- **Problem description**: Extract, unchanged, every line from the top of the material below through the line with "return seen", and no more.

- **Information supplied**:

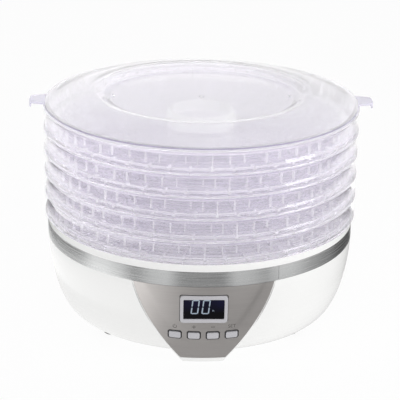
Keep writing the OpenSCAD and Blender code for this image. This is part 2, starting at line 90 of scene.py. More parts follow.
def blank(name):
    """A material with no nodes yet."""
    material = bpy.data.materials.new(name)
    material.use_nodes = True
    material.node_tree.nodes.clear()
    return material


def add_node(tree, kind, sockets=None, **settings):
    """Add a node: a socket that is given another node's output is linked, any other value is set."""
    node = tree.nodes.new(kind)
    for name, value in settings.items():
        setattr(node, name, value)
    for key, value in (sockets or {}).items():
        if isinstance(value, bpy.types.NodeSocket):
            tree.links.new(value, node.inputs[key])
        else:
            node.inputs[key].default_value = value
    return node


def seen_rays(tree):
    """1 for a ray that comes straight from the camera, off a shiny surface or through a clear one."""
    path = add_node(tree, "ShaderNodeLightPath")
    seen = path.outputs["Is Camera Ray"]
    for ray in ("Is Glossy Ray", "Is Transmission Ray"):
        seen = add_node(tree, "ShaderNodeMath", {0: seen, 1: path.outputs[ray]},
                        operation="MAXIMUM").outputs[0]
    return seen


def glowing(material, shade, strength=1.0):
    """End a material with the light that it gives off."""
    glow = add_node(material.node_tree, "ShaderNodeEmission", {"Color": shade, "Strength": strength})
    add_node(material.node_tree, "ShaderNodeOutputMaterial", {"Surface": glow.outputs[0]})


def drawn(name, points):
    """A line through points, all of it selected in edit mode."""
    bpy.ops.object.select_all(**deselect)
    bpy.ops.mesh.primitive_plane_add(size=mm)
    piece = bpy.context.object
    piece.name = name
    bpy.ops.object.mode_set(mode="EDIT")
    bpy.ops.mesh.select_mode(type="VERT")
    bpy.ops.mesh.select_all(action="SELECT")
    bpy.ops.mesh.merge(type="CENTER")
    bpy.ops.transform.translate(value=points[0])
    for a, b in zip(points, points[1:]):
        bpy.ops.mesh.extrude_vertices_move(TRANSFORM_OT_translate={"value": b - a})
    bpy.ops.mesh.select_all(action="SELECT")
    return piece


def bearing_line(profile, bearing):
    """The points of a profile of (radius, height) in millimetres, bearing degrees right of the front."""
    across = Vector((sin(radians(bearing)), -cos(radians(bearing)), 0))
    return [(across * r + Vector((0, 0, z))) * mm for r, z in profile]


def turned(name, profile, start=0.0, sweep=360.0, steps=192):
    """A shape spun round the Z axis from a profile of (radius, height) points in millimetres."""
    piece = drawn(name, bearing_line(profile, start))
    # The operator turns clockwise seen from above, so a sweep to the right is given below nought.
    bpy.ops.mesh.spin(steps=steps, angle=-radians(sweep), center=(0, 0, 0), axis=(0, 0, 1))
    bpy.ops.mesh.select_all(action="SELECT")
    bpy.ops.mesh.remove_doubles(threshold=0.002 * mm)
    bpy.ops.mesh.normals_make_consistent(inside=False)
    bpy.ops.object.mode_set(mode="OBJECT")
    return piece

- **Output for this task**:
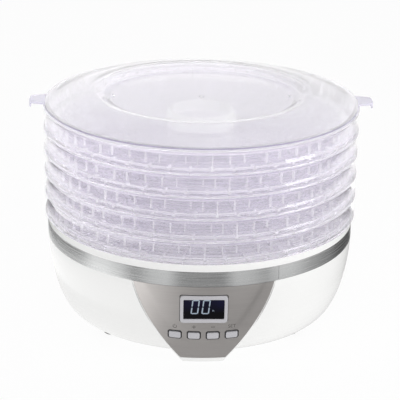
Keep writing the OpenSCAD and Blender code for this image. This is part 2, starting at line 90 of scene.py. More parts follow.
def blank(name):
    """A material with no nodes yet."""
    material = bpy.data.materials.new(name)
    material.use_nodes = True
    material.node_tree.nodes.clear()
    return material


def add_node(tree, kind, sockets=None, **settings):
    """Add a node: a socket that is given another node's output is linked, any other value is set."""
    node = tree.nodes.new(kind)
    for name, value in settings.items():
        setattr(node, name, value)
    for key, value in (sockets or {}).items():
        if isinstance(value, bpy.types.NodeSocket):
            tree.links.new(value, node.inputs[key])
        else:
            node.inputs[key].default_value = value
    return node


def seen_rays(tree):
    """1 for a ray that comes straight from the camera, off a shiny surface or through a clear one."""
    path = add_node(tree, "ShaderNodeLightPath")
    seen = path.outputs["Is Camera Ray"]
    for ray in ("Is Glossy Ray", "Is Transmission Ray"):
        seen = add_node(tree, "ShaderNodeMath", {0: seen, 1: path.outputs[ray]},
                        operation="MAXIMUM").outputs[0]
    return seen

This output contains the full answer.